● **Material for this exercise**
--*--

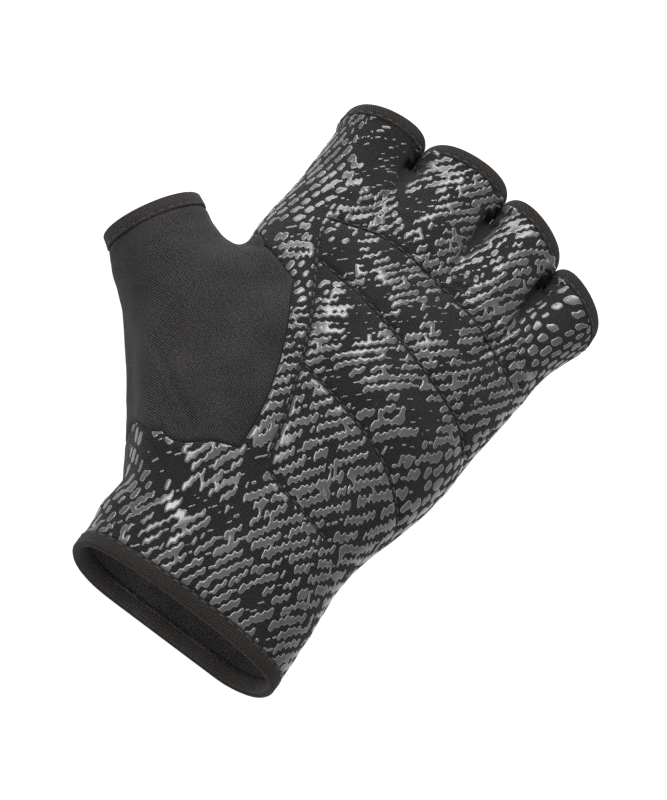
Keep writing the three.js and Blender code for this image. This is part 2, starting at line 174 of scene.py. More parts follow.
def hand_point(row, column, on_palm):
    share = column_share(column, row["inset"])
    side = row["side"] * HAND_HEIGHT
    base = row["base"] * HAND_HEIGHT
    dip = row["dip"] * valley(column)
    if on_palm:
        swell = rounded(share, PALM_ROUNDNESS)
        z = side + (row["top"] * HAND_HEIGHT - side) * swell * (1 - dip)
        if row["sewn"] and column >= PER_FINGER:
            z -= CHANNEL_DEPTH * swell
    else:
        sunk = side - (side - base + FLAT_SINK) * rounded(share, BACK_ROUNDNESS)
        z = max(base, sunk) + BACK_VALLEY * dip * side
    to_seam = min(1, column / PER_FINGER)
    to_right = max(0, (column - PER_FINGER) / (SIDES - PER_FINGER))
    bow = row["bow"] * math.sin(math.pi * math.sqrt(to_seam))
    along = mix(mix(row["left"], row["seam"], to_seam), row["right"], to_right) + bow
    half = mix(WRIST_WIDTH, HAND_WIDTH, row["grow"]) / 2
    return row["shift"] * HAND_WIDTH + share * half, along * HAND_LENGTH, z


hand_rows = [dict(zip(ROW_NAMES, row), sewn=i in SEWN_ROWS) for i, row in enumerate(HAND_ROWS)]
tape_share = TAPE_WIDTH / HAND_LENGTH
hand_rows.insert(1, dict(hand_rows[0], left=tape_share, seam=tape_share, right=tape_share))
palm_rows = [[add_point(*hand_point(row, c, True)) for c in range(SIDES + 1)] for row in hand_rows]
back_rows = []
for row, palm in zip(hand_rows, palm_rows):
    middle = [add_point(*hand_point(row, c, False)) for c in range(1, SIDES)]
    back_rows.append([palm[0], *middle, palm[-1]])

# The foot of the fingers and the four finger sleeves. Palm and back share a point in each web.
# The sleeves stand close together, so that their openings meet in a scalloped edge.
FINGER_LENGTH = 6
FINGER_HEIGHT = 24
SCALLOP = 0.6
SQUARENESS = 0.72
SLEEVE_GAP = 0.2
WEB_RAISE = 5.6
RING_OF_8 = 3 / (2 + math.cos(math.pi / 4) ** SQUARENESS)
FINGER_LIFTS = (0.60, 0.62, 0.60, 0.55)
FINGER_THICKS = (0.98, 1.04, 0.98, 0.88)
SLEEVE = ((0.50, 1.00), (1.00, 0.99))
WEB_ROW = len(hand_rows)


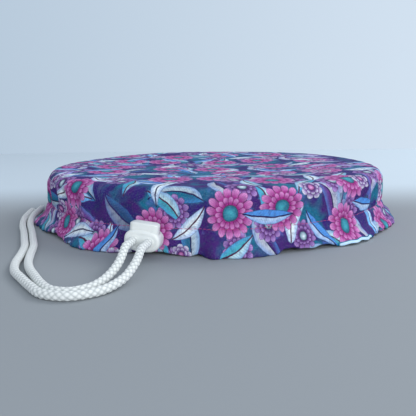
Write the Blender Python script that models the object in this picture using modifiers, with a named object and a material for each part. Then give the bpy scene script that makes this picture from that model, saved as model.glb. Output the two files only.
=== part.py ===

--*--

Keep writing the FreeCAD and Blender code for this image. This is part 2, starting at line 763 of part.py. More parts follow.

--*--

● **Directive**
Check each line of the records for "follow" and copy the ones that contain it.

● **Reply to the task**
Keep writing the three.js and Blender code for this image. This is part 2, starting at line 174 of scene.py. More parts follow.
Keep writing the FreeCAD and Blender code for this image. This is part 2, starting at line 763 of part.py. More parts follow.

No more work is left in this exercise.